Wang Guangze é um outro representante desses intelectuais neoprotestantes. Um jornalista dissidente, antigo funcionário do "Diário da Lei" e de "Reportagem Econômica do Século 21" - publicações das quais ele foi excluído por conta das suas opiniões democratas -, ele tem a mesma idade que Yu Jie. Da mesma forma que para este último, o trauma de Tiananmen exerceu um papel considerável em sua evolução espiritual. Em maio de 1989, ou seja, antes da repressão do movimento, ele era apenas um colegial na província do Henan, mas havia participado das manifestações de apoio que então haviam tomado conta como uma febre da juventude pelo país afora. A intervenção sangrenta dos tanques na Praça Tiananmen o deixou totalmente "desesperado".

"Eu estava tão desiludido", recorda-se, "que acabei alimentando um ódio pela sociedade, esta sociedade que se tornara a escrava do poder". Após ter concluído seus estudos de direito, ele procura curar-se dessa raiva. As tradições chinesas, como para Yu Jie, não lhe proporcionam o auxílio de que precisa. "O confucionismo se caracteriza por ser um pensamento da elite", critica Wang Guangze, "enquanto o budismo não aponta outra meta senão a de tornar-se um santo". Mas ele segue procurando, lendo, discutindo a respeito dos caminhos da salvação com os seus amigos. O que transforma o cristianismo numa revelação repentina para ele, explica, é a "noção de pecado". Nisso ele descobre - finalmente! - a chave que lhe permite livrar-se da sua execração para com o mundo. "Nós todos somos pecadores", diz. "Não existem pessoas mais nobres do que outras". "Foi assim que apazigüei a minha cólera contra o Partido Comunista", prossegue. "Os comunistas são pecadores assim como eu, mesmo se eles estão a serviço de um sistema que oprime".

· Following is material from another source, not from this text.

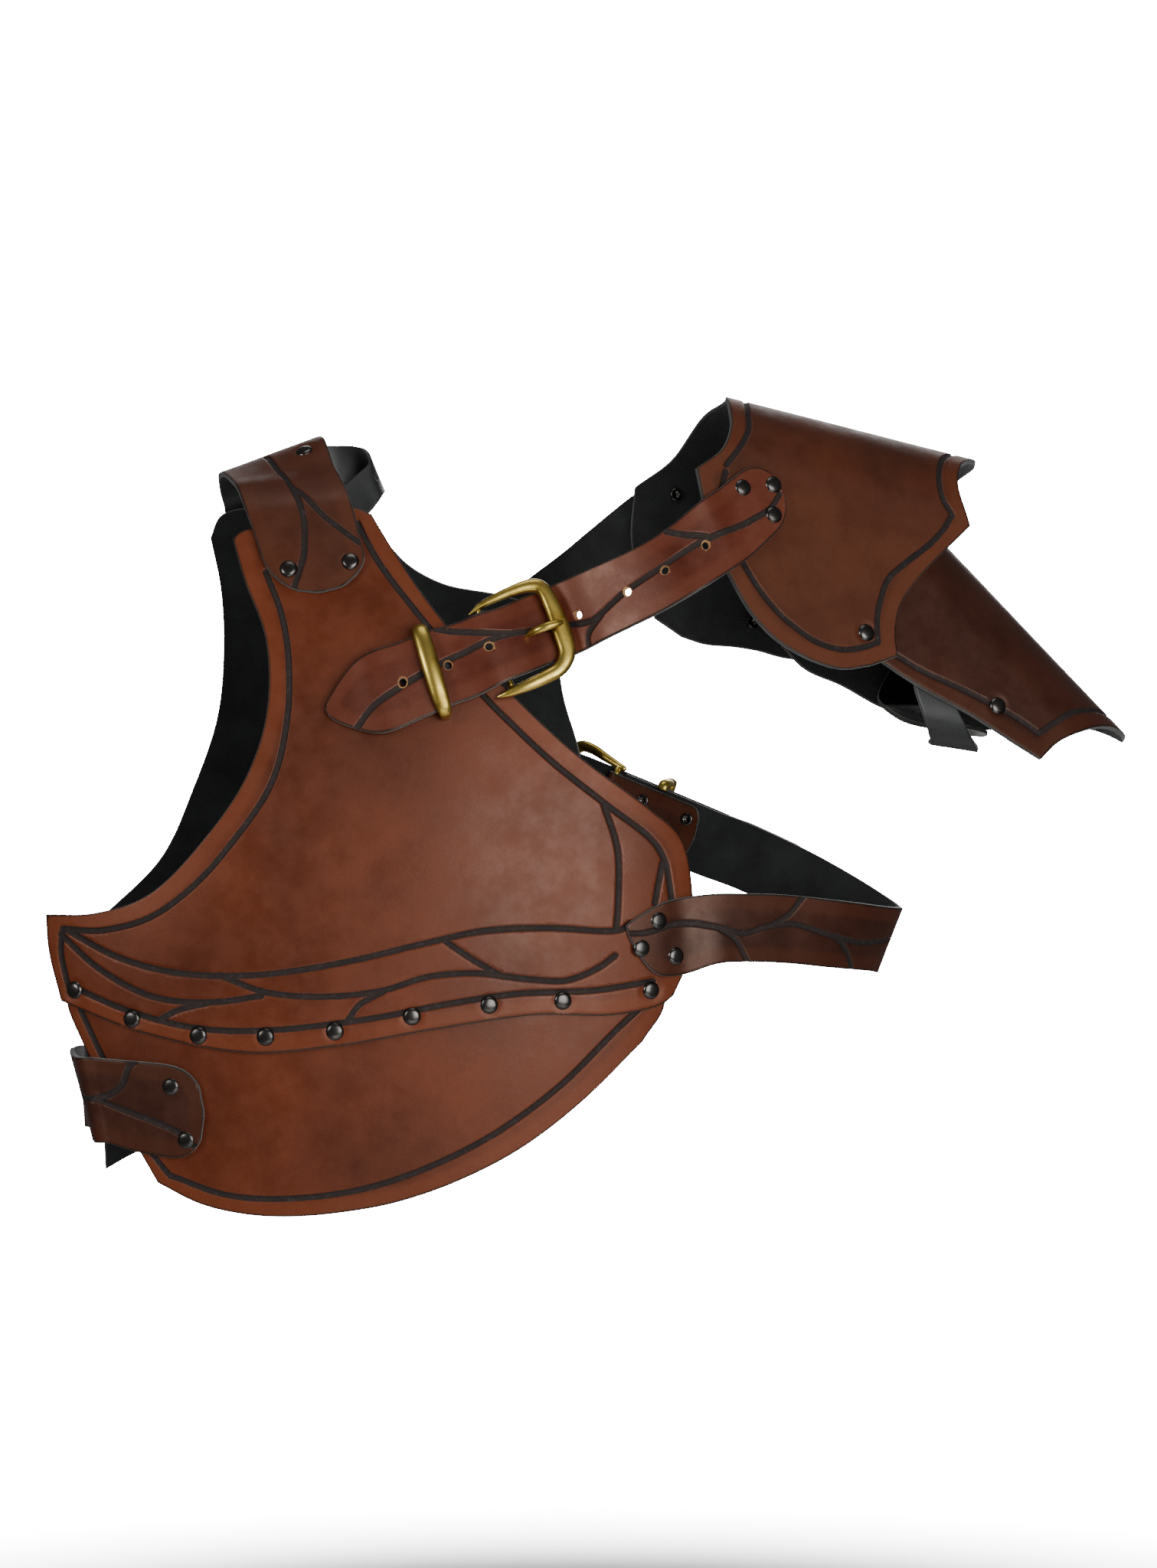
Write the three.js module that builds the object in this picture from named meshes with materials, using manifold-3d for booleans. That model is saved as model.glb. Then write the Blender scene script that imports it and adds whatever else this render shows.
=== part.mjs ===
// Leather chest armour with one shoulder plate, as it is when worn, on no one. Millimetres, +Z up.
// The wearer faces -Y and their left arm is at +X. The origin lies under the crest of the shoulder strap.
import * as THREE from "three";
import { mergeVertices } from "three/addons/utils/BufferGeometryUtils.js";
import Module from "manifold-3d";

const wasm = await Module();
wasm.setup();

// Driving sizes
const LEATHER = 3;
const LAYER_GAP = 0.5;
const THIN_LEATHER = 1.6;
const ON_PLATE = LEATHER + LAYER_GAP;
const UNDER_PLATE = -LAYER_GAP - LEATHER;
const SEAM_GAP = 0.3;
const BELT_WIDTH = 38;
const PUNCH_RADIUS = 2;
const RIVET = { cap: 4.9, dome: 2.1, shank: 1.6, foot: 3.6, footHeight: 1, hole: 2.1, sides: 6 };

const COLOURS = {
  chestnut: { color: "#6a3a26", roughness: 0.5, metalness: 0 },
  darkBrown: { color: "#42261c", roughness: 0.5, metalness: 0 },
  black: { color: "#1c1c1d", roughness: 0.65, metalness: 0 },
  brass: { color: "#a8954a", roughness: 0.35, metalness: 1 },
  gunmetal: { color: "#55524f", roughness: 0.3, metalness: 1 },
};

const armour = new THREE.Group();

// A table is a list of rows with named columns.
function table(columns, rows) {
  const names = columns.split(" ");
  return rows.map((row) => Object.fromEntries(names.map((name, k) => [name, row[k]])));
}

function mix(from, to, share) {
  return from + (to - from) * share;
}

// A smooth curve through the values of one column, read at a place along another.
function smoothColumn(rows, key, column, place) {
  const last = rows.length - 1;
  let k = rows.findIndex((row, n) => n > 0 && place <= row[key]);
  k = k < 0 ? last - 1 : k - 1;
  const slope = (n) => {
    const low = rows[Math.max(n - 1, 0)];
    const high = rows[Math.min(n + 1, last)];
    return (high[column] - low[column]) / (high[key] - low[key]);
  };
  const span = rows[k + 1][key] - rows[k][key];
  const u = (place - rows[k][key]) / span;
  const rise = (2 * u ** 3 - 3 * u ** 2 + 1) * rows[k][column] + (3 * u ** 2 - 2 * u ** 3) * rows[k + 1][column];
  return rise + ((u ** 3 - 2 * u ** 2 + u) * slope(k) + (u ** 3 - u ** 2) * slope(k + 1)) * span;
}

// The figure under the plates: rounded cross-sections at several heights.
const TORSO_MIDDLE = 60;
const TORSO_ROUNDNESS = 2.3;
const TORSO = table("up halfWidth front back", [
  [-430, 186, 92, 80],
  [-370, 198, 100, 86],
  [-310, 208, 106, 92],
  [-240, 213, 108, 94],
  [-170, 212, 102, 88],
  [-100, 208, 88, 74],
  [-40, 202, 68, 52],
  [10, 196, 44, 30],
]);

function torsoPoint(side, across, up) {
  const halfWidth = smoothColumn(TORSO, "up", "halfWidth", up);
  const depth = smoothColumn(TORSO, "up", side < 0 ? "front" : "back", up);
  const reach = Math.min(Math.abs(across - TORSO_MIDDLE) / halfWidth, 0.995);
  const round = (1 - reach ** TORSO_ROUNDNESS) ** (1 / TORSO_ROUNDNESS);
  return new THREE.Vector3(across, side * depth * round, up);
}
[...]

Com isso, Wang Guangze torna-se então "tolerante", "moderado", e ele avalia ainda que "é preciso ajudar uns aos outros entre pecadores". Ele fundou uma associação que preconiza a "reconciliação" na China, inspirada no modelo sul-africano.

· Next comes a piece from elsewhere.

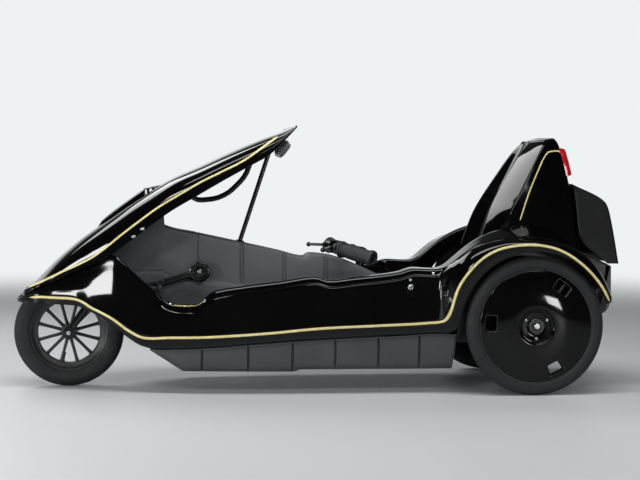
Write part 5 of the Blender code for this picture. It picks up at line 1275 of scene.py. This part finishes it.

Fan Yafeng é outro que reencontrou a paz da alma graças a Deus. Um jurista na Academia das Ciências Sociais, ele tinha 20 anos em 1989. Ele havia viajado da sua província do Anhui para Pequim com o objetivo de acompanhar de muito perto a rebelião estudantil. "Depois da repressão, eu acabei ficando totalmente deprimido", recorda-se. "Ao longo de muitos anos, senti-me fraco, frágil, vazio". Ele tenta então aproximar-se do budismo, mas este não oferece respostas para as suas "interrogações a respeito do sentido da vida". No inverno de 1996, surge finalmente a revelação. Um amigo pastor que, por sua vez, havia passado do hinduismo para o protestantismo o convida para assistir ao culto de uma "igreja em domicílio". "Na ocasião, vi pessoas irradiando felicidade, pessoas muito simples, uma cabeleireira, uma empregada de uma companhia de seguros", recorda-se. "O rosto de todas elas estava iluminado". Alguns meses mais tarde, Fan Yafeng é batizado. Enquanto os eventos de 1989 haviam precipitado seus tormentos passados, hoje ele se nega, contudo, a politizar excessivamente sua descoberta da fé: "As nossas igrejas permitem salvar as almas, não a sociedade".

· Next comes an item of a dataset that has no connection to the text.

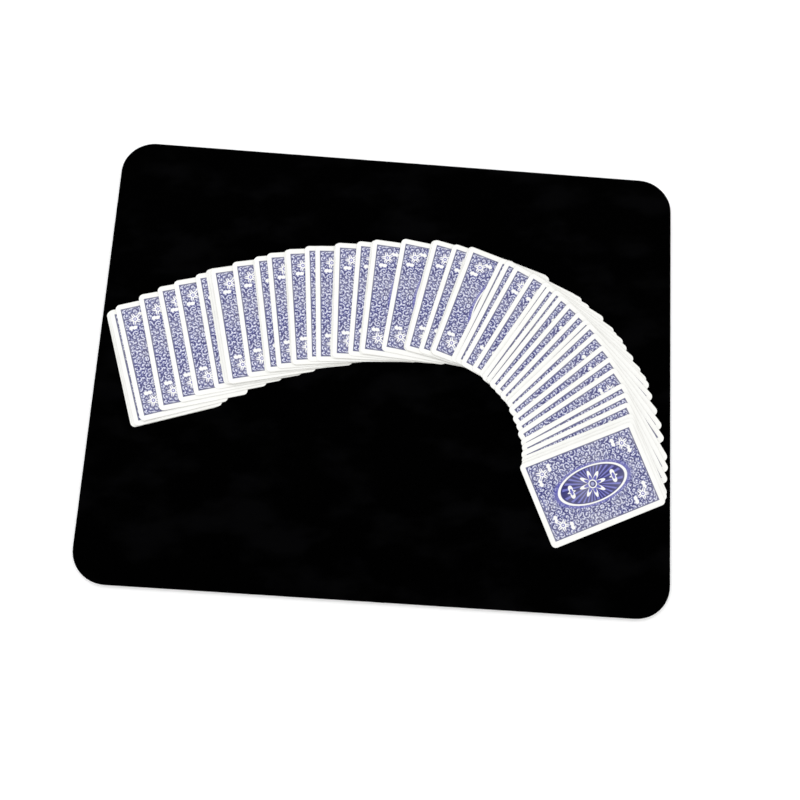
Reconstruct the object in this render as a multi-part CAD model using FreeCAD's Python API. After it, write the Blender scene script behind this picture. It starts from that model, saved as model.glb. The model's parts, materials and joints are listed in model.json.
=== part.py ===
import FreeCAD, Part
import math
import os
import random
from collections import namedtuple

# A close-up magic mat with a full deck of playing cards lying on it in a curved ribbon
# spread.  Millimetres.  The origin is the centre of the mat's underside: +X runs along the
# mat's length, +Y across it and away from the performer, +Z up.

# The mat: a rubber base with a pile fabric bonded on top.
MAT_LENGTH = 412.0
MAT_DEPTH = 328.0
MAT_CORNER_RADIUS = 24.0
RUBBER_THICKNESS = 3.0
FABRIC_THICKNESS = 1.0
FABRIC_EDGE_RADIUS = 0.4

# One playing card.  It is CARD_WIDTH along the ribbon and CARD_LENGTH across it.
CARD_WIDTH = 63.0
CARD_LENGTH = 88.0
CARD_THICKNESS = 0.28
CARD_CORNER_RADIUS = 3.5
CARD_AIR = 0.06

# The ribbon's middle line: a long gentle arc that rises to a crest, then the bend, a
# tighter arc that turns down towards the performer.  Directions are degrees from +X.
START_DIRECTION = 33.0
BEND_DIRECTION = -1.5
END_DIRECTION = -95.4
BEND_RADIUS = 115.0
CREST_Y = 53.5
EDGE_MARGIN = 2.2

# The heading is the way a card's leading edge faces.  It follows a cubic curve along the
# ribbon, with these four control values.  The first few cards, under the left end, and the
# last few on top are turned further than the curve, and the top card lies a little inside.
HEADING_CONTROLS = (16.0, 21.5, -21.5, -63.5)
FIRST_CARDS = 4
FIRST_CARDS_TWIST = 2.5
LAST_CARDS_TWISTS = (-0.8, -1.4, -1.6, -2.4, -1.8, -1.2)
TOP_CARD_ASIDE = -1.0

# The hand's rhythm: how far each card slid past the one under it, from the bottom card at
# the left end to the top card at the right end.  Small steps show only a white border.
CARD_STEPS = (
    1.0, 1.5, 5.0, 16.5, 14.5, 12.0, 15.5, 7.5, 1.5, 2.0,
    15.0, 14.0, 1.0, 8.5, 11.5, 1.0, 12.5, 7.0, 12.0, 1.0,
    13.5, 9.0, 1.0, 18.0, 18.5, 1.0, 12.5, 9.5, 1.0, 19.5,
    4.0, 6.0, 11.0, 9.0, 3.5, 5.0, 4.5, 7.0, 8.0, 6.5,
    3.5, 6.5, 9.0, 8.5, 7.5, 10.3, 5.9, 6.2, 6.9, 2.9, 2.7,
)
SIDE_JITTER = 0.6
HEADING_JITTER = 0.25
JITTER_SEED = 3

# A card's place seen from above: the middle of its leading edge and its heading.
Place = namedtuple("Place", "x y heading")
# How a card lies: the slope of its face and how far its leading edge is off the mat.
Rest = namedtuple("Rest", "slope lift")
# A card's hinge: its axis height, how far the card's middle stands off the axis, the tilt
# at rest and the angle it turns through to lie face up, both in degrees.
Hinge = namedtuple("Hinge", "height offset tilt turn")


def rounded_plate(length, width, thickness, radius):
    """A flat plate with rounded corners, centred on Z, standing on the XY plane."""
    plate = Part.makeBox(length, width, thickness, FreeCAD.Vector(-length / 2, -width / 2, 0))
    upright = [edge for edge in plate.Edges if abs(edge.tangentAt(edge.FirstParameter).z) > 0.5]
    return plate.makeFillet(radius, upright)


def rubber_base():
    return rounded_plate(MAT_LENGTH, MAT_DEPTH, RUBBER_THICKNESS, MAT_CORNER_RADIUS)


def fabric_top():
    """The pile fabric, cut flush with the rubber, with its upper edge worn round."""
    fabric = rounded_plate(MAT_LENGTH, MAT_DEPTH, FABRIC_THICKNESS, MAT_CORNER_RADIUS)
    rim = [edge for edge in fabric.Edges if edge.BoundBox.ZMin > FABRIC_THICKNESS - 1e-6]
    fabric = fabric.makeFillet(FABRIC_EDGE_RADIUS, rim)
    fabric.translate(FreeCAD.Vector(0, 0, RUBBER_THICKNESS))
    return fabric


def forward(heading):
    """Unit vector of a heading."""
    angle = math.radians(heading)
    return math.cos(angle), math.sin(angle)


def half_span(heading):
    """How far a card reaches along X from its own middle."""
    ahead, across = forward(heading)
    return abs(ahead) * CARD_WIDTH / 2 + abs(across) * CARD_LENGTH / 2


def arc_end(start, radius, direction, new_direction):
    """End of a clockwise arc that starts in one direction and leaves in another."""
    before, after = math.radians(direction), math.radians(new_direction)
    return (start[0] + radius * (math.sin(before) - math.sin(after)),
            start[1] + radius * (math.cos(after) - math.cos(before)))


def heading_at(share):
    """Heading of a card whose middle is at this share of the ribbon's length."""
    first, second, third, last = HEADING_CONTROLS
    rest = 1 - share
    return (first * rest ** 3 + 3 * second * rest ** 2 * share
            + 3 * third * rest * share ** 2 + last * share ** 3)


def ribbon_line():
    """The middle line as a function of distance, and its length."""
    first_x = -MAT_LENGTH / 2 + EDGE_MARGIN + half_span(heading_at(0.0) + FIRST_CARDS_TWIST)
    last_x = MAT_LENGTH / 2 - EDGE_MARGIN - half_span(heading_at(1.0) + LAST_CARDS_TWISTS[-1])
    bend_span = arc_end((0, 0), BEND_RADIUS, BEND_DIRECTION, END_DIRECTION)[0]
    unit_span = arc_end((0, 0), 1.0, START_DIRECTION, BEND_DIRECTION)[0]
    long_radius = (last_x - bend_span - first_x) / unit_span
    crest_rise = arc_end((0, 0), long_radius, START_DIRECTION, 0)[1]
    start = (first_x, CREST_Y - crest_rise)
    bend_start = arc_end(start, long_radius, START_DIRECTION, BEND_DIRECTION)
    long_length = long_radius * math.radians(START_DIRECTION - BEND_DIRECTION)
    bend_length = BEND_RADIUS * math.radians(BEND_DIRECTION - END_DIRECTION)

    def point(distance):
        if distance <= long_length:
            direction = START_DIRECTION - math.degrees(distance / long_radius)
            return arc_end(start, long_radius, START_DIRECTION, direction)
        direction = BEND_DIRECTION - math.degrees((distance - long_length) / BEND_RADIUS)
        return arc_end(bend_start, BEND_RADIUS, BEND_DIRECTION, direction)

    return point, long_length + bend_length


def lay_cards():
    """Where each card lies, from the bottom card to the top one."""
    point, length = ribbon_line()
    jitter = random.Random(JITTER_SEED)
    unturned = len(CARD_STEPS) + 1 - FIRST_CARDS - len(LAST_CARDS_TWISTS)
    twists = [FIRST_CARDS_TWIST] * FIRST_CARDS + [0.0] * unturned + list(LAST_CARDS_TWISTS)
    asides = [0.0] * len(CARD_STEPS) + [TOP_CARD_ASIDE]
    places = []
    travelled = 0.0
    for step, twist, aside in zip((0.0,) + CARD_STEPS, twists, asides):
        travelled += step
        share = travelled / sum(CARD_STEPS)
        heading = heading_at(share) + twist
        heading += jitter.uniform(-HEADING_JITTER, HEADING_JITTER)
        ahead, across = forward(heading)
        sideways = aside + jitter.uniform(-SIDE_JITTER, SIDE_JITTER)
        middle = point(share * length)
        places.append(Place(middle[0] + ahead * CARD_WIDTH / 2 - across * sideways,
                            middle[1] + across * CARD_WIDTH / 2 + ahead * sideways,
                            heading))
    return places


def edge_ends(place, inset):
    """Both ends of a line parallel to the leading edge, inset behind it."""
    ahead, across = forward(place.heading)
    return [(place.x - ahead * inset - across * end, place.y - across * inset + ahead * end)
            for end in (-CARD_LENGTH / 2, CARD_LENGTH / 2)]


def behind(place, spot):
    """How far a spot is behind a card's leading edge."""
    ahead, across = forward(place.heading)
    return ahead * (place.x - spot[0]) + across * (place.y - spot[1])


def settle(places, side):
    """Slope and lift of every card when each lies on the one before it in the list.

    side is 1 where the cards lie behind their leading edges, and -1 where they lie ahead
    of them, turned over.  A card's far edge rests on the card below, and its leading edge
    comes down to the mat unless the leading edge below holds it up.
    """
    stack_step = CARD_THICKNESS + CARD_AIR
    rests = [Rest(0.0, 0.0)]
    for below, card in zip(places, places[1:]):
        slope, lift = rests[-1]
        far_edge = edge_ends(card, side * CARD_WIDTH)
        far_height = max(slope * side * behind(below, spot) for spot in far_edge) + lift + stack_step
        new_slope = far_height / CARD_WIDTH
        near_reach = min(side * behind(card, spot) for spot in edge_ends(below, 0.0))
        rests.append(Rest(new_slope, max(0.0, lift + stack_step - new_slope * near_reach)))
    return rests


def hinge_cards(places):
    """The hinge of every card, so that it lies on its neighbours both before and after."""
    face_down = settle(places, 1)
    face_up = settle(places[::-1], -1)[::-1]
    mat_top = RUBBER_THICKNESS + FABRIC_THICKNESS + CARD_AIR
    hinges = []
    for before, after in zip(face_down, face_up):
        tilt = math.degrees(math.atan(before.slope))
        turned_tilt = math.degrees(math.atan(after.slope))
        hinges.append(Hinge(mat_top + CARD_THICKNESS / 2 + (before.lift + after.lift) / 2,
                            (before.lift - after.lift) / 2, tilt, 180 - tilt - turned_tilt))
    return hinges


def card_solid(place, hinge):
    """One card, tilted about its leading edge and turned to its heading."""
    card = rounded_plate(CARD_WIDTH, CARD_LENGTH, CARD_THICKNESS, CARD_CORNER_RADIUS)
    card.translate(FreeCAD.Vector(-CARD_WIDTH / 2, 0, hinge.offset - CARD_THICKNESS / 2))
    card.rotate(FreeCAD.Vector(0, 0, 0), FreeCAD.Vector(0, 1, 0), hinge.tilt)
    card.rotate(FreeCAD.Vector(0, 0, 0), FreeCAD.Vector(0, 0, 1), place.heading)
    card.translate(FreeCAD.Vector(place.x, place.y, hinge.height))
    return card


def build():
    """Every sub-part's solid by name."""
    parts = {"mat_rubber_base": rubber_base(), "mat_fabric_top": fabric_top()}
    places = lay_cards()
    for number, (place, hinge) in enumerate(zip(places, hinge_cards(places)), start=1):
        parts["card_%02d" % number] = card_solid(place, hinge)
    return parts


os.makedirs("parts", exist_ok=True)
for name, solid in build().items():
    solid.exportStep("parts/%s.step" % name)
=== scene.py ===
import json
import math
import random

import bpy
from mathutils import Matrix, Vector, noise
from mathutils.geometry import delaunay_2d_cdt


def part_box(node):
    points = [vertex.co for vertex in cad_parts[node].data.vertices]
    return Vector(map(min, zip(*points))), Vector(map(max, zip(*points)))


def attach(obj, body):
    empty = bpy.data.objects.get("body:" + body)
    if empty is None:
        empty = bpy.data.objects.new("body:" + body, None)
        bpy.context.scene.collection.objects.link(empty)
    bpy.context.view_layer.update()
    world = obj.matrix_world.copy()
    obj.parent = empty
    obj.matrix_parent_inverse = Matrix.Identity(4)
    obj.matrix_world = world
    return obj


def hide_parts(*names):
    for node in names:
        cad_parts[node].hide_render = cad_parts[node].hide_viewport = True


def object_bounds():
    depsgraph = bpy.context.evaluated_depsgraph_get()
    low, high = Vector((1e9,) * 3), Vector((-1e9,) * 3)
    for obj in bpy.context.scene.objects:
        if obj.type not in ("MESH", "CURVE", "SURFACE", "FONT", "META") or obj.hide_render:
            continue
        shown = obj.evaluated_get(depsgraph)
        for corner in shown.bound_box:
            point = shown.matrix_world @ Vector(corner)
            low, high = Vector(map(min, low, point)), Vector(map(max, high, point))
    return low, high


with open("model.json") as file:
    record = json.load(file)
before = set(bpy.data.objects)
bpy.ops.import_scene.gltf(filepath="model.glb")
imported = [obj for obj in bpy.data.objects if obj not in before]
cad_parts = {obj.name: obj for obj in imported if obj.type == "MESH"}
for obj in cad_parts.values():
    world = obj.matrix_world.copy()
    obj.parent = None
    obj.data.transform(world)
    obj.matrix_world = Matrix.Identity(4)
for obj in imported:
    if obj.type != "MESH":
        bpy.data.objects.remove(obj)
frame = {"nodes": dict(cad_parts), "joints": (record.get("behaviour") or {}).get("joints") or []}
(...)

Nem todos os neoprotestantes de Pequim estão imbuídos de uma tão grande beatitude. Um homem de cabelos compridos com madeixas ruivas, Wang Wangwang, é um artista pintor e um célebre criador de cartazes muito requisitado pela vanguarda da capital. Ele converteu-se em 2004 porque, apesar dos seus sucessos e da sua boa situação financeira, ele sentia "um vazio espiritual". Quatro anos mais tarde, ele optou por tomar certa distância em relação ao culto. "Eu senti em mim", diz, "uma contradição, um conflito entre certos valores ocidentais vinculados ao cristianismo e os valores chineses dos quais sou portador". Desde então, ele vem se esforçando para "harmonizá-los" entre si. Wang Wangwang sublinha que ele acabou conseguindo alcançar uma "síntese satisfatória". Mas, o preço que ele teve de pagar para tanto foi um processo de desengajamento em relação à "igreja em domicílio" à qual ele havia aderido. Ele prefere "praticar" sozinho, em sua casa, no meio da mais completa bagunça dos seus quadros, nos quais o Cristo é visto disputando espaços com Mao Tse-Tung.

*Nota do tradutor - Confúcio (551 a.C. - 479 a.C.) é considerado como o primeiro "educador" da China; os seus ensinamentos deram origem a uma doutrina política e social.